Die Vereinigten Arabischen Emirate (VAE) wollen hoch hinaus. Glitzernde Wolkenkratzer ragen in Metropolen wie Abu Dhabi hoch in den ewig blauen Himmel; in Dubai steht gar das höchste Gebäude der Welt, der Burj Khalifa. Doch der Himmel soll keine Grenze mehr sein. Am Mittwoch schicken die VAE erstmals einen Astronauten zur Internationalen Raumstation ISS.

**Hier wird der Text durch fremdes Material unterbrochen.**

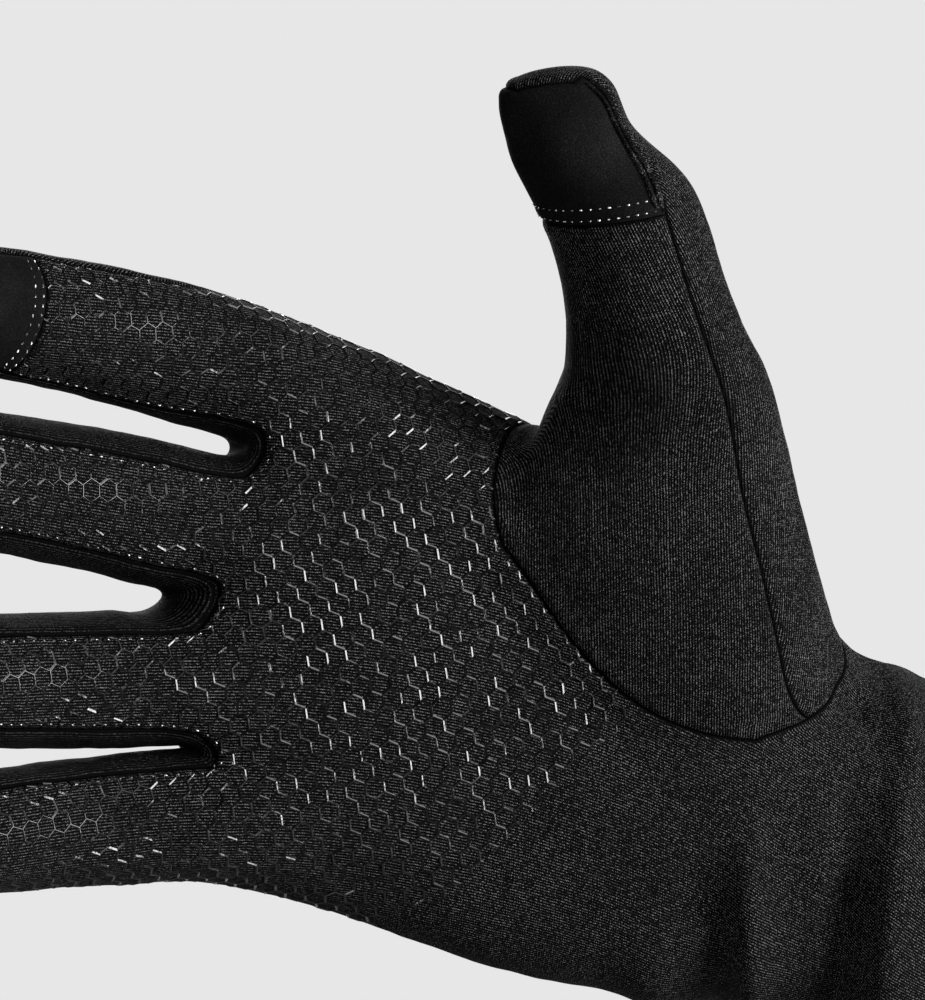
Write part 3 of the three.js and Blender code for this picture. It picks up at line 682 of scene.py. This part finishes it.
def eased_flats(quads, flats, relaxed):
    """Flat places for a panel's points that keep the edge lengths, from a first guess."""
    used, local = np.unique(quads, return_inverse=True)
    local = local.reshape(-1, 4)
    guess = np.zeros((len(used), 2))
    guess[local.ravel()] = flats.reshape(-1, 2)
    a, b = local.ravel(), np.roll(local, -1, axis=1).ravel()
    inner = np.ones(len(used), bool)
    inner[np.unique(open_sides(local))] = False
    ends, starts = np.concatenate([a, b]), np.concatenate([b, a])
    degree = np.bincount(ends, minlength=len(used))[:, None]
    for _ in range(relaxed):
        mean = np.stack([np.bincount(ends, g[starts], len(used)) for g in guess.T], 1) / degree
        guess[inner] = mean[inner]
    tris = np.vstack([local[:, o] for o in ([0, 1, 2], [0, 2, 3], [1, 2, 3], [0, 1, 3])])
    p = points[used][tris]
    ab, ac = p[:, 1] - p[:, 0], p[:, 2] - p[:, 0]
    long = np.maximum(np.linalg.norm(ab, axis=1), 1e-6)
    along = (ab * ac).sum(1) / long
    high = np.maximum(np.linalg.norm(np.cross(ab, ac), axis=1) / long, 1e-6)
    flat = np.stack([np.zeros_like(ab[:, :2]), np.stack([long, 0 * long], 1), np.stack([along, high], 1)], 1)
    from_k, to_k, weights, rests = [], [], [], []
    for i, j, k in ((0, 1, 2), (1, 2, 0), (2, 0, 1)):
        u, v = flat[:, i] - flat[:, k], flat[:, j] - flat[:, k]
        doubled = np.maximum(abs(u[:, 0] * v[:, 1] - u[:, 1] * v[:, 0]), 1e-6)
        from_k.append(tris[:, i])
        to_k.append(tris[:, j])
        weights.append(np.clip((u * v).sum(1) / doubled, 0.02, 20))
        rests.append(flat[:, i] - flat[:, j])
    from_k, to_k, rests = np.concatenate(from_k), np.concatenate(to_k), np.vstack(rests)
    weights = np.concatenate(weights)[:, None]
    count = len(used)

    def spread(pulls):
        """Adds what each side pulls to its two ends."""
        pulls = pulls * weights
        return np.stack([np.bincount(from_k, p, count) - np.bincount(to_k, p, count) for p in pulls.T], 1)

    place = guess.copy()
    for _ in range(EASE_ROUNDS):
        side = (place[from_k] - place[to_k]) * weights
        cross = (side[:, 1] * rests[:, 0] - side[:, 0] * rests[:, 1]).reshape(3, -1).sum(0)
        turn = np.tile(np.arctan2(cross, (side * rests).sum(1).reshape(3, -1).sum(0)), 3)
        c, s = np.cos(turn), np.sin(turn)
        turned = np.stack([c * rests[:, 0] - s * rests[:, 1], s * rests[:, 0] + c * rests[:, 1]], 1)
        left = spread(turned - place[from_k] + place[to_k]) + EASE_HOLD * (guess - place)
        step, size = left.copy(), (left**2).sum(0)
        for _ in range(EASE_STEPS):
            pulled = spread(step[from_k] - step[to_k]) + EASE_HOLD * step
            reach = size / np.maximum((step * pulled).sum(0), 1e-12)
            place = place + reach * step
            left = left - reach * pulled
            fresh = (left**2).sum(0)
            step = left + fresh / np.maximum(size, 1e-12) * step
            size = fresh
    return place[local]


def turned_ribs(x, start, over):
    """Side shift of ribs that turn steadily between start and start + over to a slope of one."""
    t = np.clip((x - start) / over, 0, 1)
    return over * (t**3 - t**4 / 2) + np.maximum(0, x - start - over)


for name in HAND_PANELS[:2] + tuple(THUMB_RIBS):
    own_quads, own_flats, own_names = stages[EASED_STAGE]
    own = own_names == PANELS.index(name)
    relaxed = BACK_RELAXED if "back" in name else 0
    own_flats[own] = eased_flats(own_quads[own], own_flats[own], relaxed)
for stage in range(EASED_STAGE + 1, LEVELS):
    stages[stage][1][:] = split_flats(stages[stage - 1][1])


def grain(name, flats):
    """The flat places turned so that the ribs run along their length, as the cloth was cut and stretched."""
    flats = flats.copy()
    x = flats[..., 0].copy()
    if name in HAND_PANELS:
        flats[..., 1] += RIB_TURN * turned_ribs(x, RIB_TURN_FROM, RIB_TURN_OVER)
    elif name in THUMB_RIBS:
        lean, start, over, turn = THUMB_RIBS[name]
        flats[..., 1] += lean * x + turn * turned_ribs(x, start, over)
    return flats


# Materials
def material(name):
    m = bpy.data.materials.new(name)
    m.use_nodes = True
    return m, Graph(m.node_tree), m.node_tree.nodes["Principled BSDF"]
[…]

Hassa al-Mansuri heißt er, 35 Jahre ist er alt, geboren wurde er in der Nähe von Abu Dhabi. Der ausgebildete Militärpilot, studierte Luftfahrtwissenschaftler und vierfache Familienvater ist wörtlich ein Überflieger: Er machte bereits Furore als jüngster Pilot der Luftstreitkräfte seines Landes. Al-Mansuri setzte sich unter 4022 Kandidaten durch, die sich für das 2017 ins Leben gerufene Raumfahrtprogramm beworben hatten.

35-jähriger Astronaut aus VAE wird bereits als Nationalheld gefeiert

Sein Land feiert ihn längst als Nationalhelden: Er werde der erste Astronaut sein, der die ISS in einem Video auf Arabisch erklären wird, verkündete die Regierung stolz. Der erste Araber ist allerdings schon 1985 mit den USA ins All geflogen ist: Sultan bin Salman al-Saud kam aus Saudi-Arabien.

Auch al-Mansuri gibt sich patriotisch. Es gehe ihm nicht um persönlichen Ehrgeiz, versicherte er. „Unsere Flagge wird ins All fliegen, unsere Träume, unsere Leidenschaft. Dieses Land wird führend auf dem Gebiet der Raumfahrt werden“, hatte er noch während der Kandidatur verlauten lassen.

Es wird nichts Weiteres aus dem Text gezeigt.